## Begin

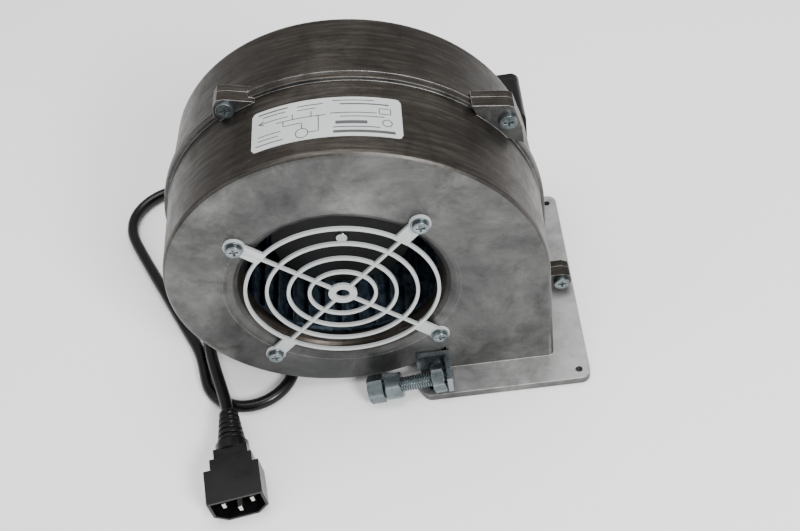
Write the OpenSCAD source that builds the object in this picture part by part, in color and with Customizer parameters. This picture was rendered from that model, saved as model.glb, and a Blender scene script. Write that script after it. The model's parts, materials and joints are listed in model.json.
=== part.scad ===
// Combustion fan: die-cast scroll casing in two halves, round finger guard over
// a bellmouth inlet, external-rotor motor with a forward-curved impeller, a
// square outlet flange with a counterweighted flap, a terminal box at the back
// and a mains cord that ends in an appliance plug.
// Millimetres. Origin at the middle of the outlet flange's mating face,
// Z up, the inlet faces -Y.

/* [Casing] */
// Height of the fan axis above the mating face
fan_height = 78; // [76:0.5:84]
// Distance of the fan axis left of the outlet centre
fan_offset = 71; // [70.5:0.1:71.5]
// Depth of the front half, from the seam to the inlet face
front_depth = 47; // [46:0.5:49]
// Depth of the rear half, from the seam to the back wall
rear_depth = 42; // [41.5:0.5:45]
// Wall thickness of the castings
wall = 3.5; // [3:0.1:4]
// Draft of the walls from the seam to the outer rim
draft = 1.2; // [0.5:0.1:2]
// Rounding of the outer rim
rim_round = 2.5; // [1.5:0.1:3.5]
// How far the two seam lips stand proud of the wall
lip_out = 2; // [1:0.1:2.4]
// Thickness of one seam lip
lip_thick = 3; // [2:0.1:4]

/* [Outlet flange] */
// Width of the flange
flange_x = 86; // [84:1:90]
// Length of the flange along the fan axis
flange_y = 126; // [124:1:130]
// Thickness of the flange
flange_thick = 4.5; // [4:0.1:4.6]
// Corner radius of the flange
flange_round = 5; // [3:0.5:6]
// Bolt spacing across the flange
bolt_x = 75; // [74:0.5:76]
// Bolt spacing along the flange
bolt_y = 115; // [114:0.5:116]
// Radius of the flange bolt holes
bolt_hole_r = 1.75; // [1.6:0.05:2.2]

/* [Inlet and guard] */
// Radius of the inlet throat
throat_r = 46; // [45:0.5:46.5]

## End
## Begin

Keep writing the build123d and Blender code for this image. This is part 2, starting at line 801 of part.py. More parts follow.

## End

#### Exercise directions
As listed above, the lines from the line with "Write the OpenSCAD" to the line with "inlet faces -Y." are to be echoed exactly, with both ends included and nothing added.

#### Result of this task
Write the OpenSCAD source that builds the object in this picture part by part, in color and with Customizer parameters. This picture was rendered from that model, saved as model.glb, and a Blender scene script. Write that script after it. The model's parts, materials and joints are listed in model.json.
=== part.scad ===
// Combustion fan: die-cast scroll casing in two halves, round finger guard over
// a bellmouth inlet, external-rotor motor with a forward-curved impeller, a
// square outlet flange with a counterweighted flap, a terminal box at the back
// and a mains cord that ends in an appliance plug.
// Millimetres. Origin at the middle of the outlet flange's mating face,
// Z up, the inlet faces -Y.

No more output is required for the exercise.